The news business today offers coverage that is more ideological, louder, shorter, much more polarized and more entertainment-oriented than the news of a decade or two ago.
Reporters sometimes thrust themselves into the news instead of avoiding the spotlight. It’s show biz with less show and more fizz.
Journalism once had a line not to be crossed more than once between hard news reporting and flacking.
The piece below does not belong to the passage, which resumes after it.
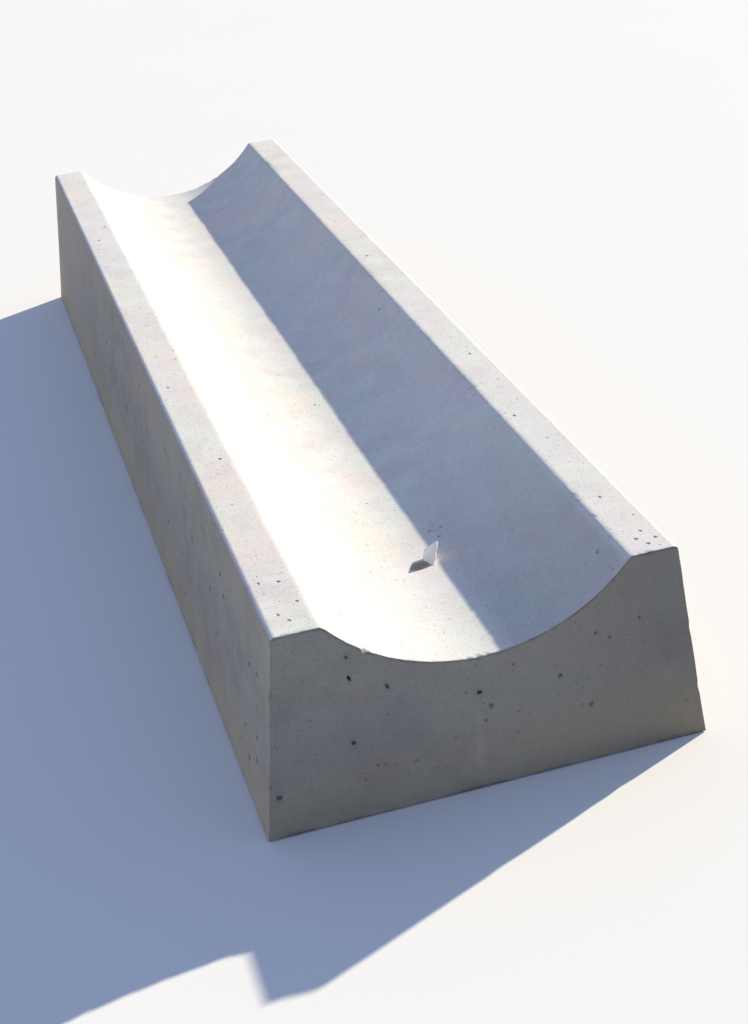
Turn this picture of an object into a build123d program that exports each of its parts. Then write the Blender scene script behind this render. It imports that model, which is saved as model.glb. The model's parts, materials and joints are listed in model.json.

That line has disappeared along with all the lines separating political news and the entertainment business.
The next star journalist could come from the Tea Party movement and would fit into many an edgy format.
Worse than the trend of former politicos crossing lines into journalism is the growing tendency of news outlets to allow governments at all levels to simply write their own news.
That may be fine if a city or a governor is announcing a pot-hole patching plan, but the trend is for governments to spin the news in releases that media outlets swallow and spit out whole.
Who checks facts any longer?
Who puts in context?
Who questions?
The art of the spin in government offices is fast replacing the editorial judgment of journalists, who are a dying breed.
As newsrooms die or wither, well-paid “flack checkers” oversee empires in which British Petroleum, or the federal government charged with keeping a regulatory eye on BP, estimate the amounts of oil they say are leaking into the public domain.
We are left with fewer people who trust BP, fewer who trust the government and fewer who trust the reporters who mouth the growing estimates.
Just as no one seems to know how to plug a big oil leak in the Gulf of Mexico, journalism seems less than capable of resisting the pressure of polarized politics in which the extremes blast each others’ motives and run roughshod over anyone trying to meet in the middle.
Our political system has blown a leak, is fouling the public domain with a gooey tar of emotional drivel and has fewer journalists trained and able to clean up the mess with the tar-removing truth.
What is at stake is no less than the clean beachheads of democracy, the trust that allows voters to understand competing views and the ability of government to solve problems as believable servants of people.
Journalism can help restore trust by cleaning its own house, finding new business plans that work with new technologies and by remembering and applying the standards of fairness that investigate and question power to keep it clean.

Bob Gibson is executive director of the Sorensen Institute for Political Leadership. The opinions expressed here are his own and not necessarily those of the institute.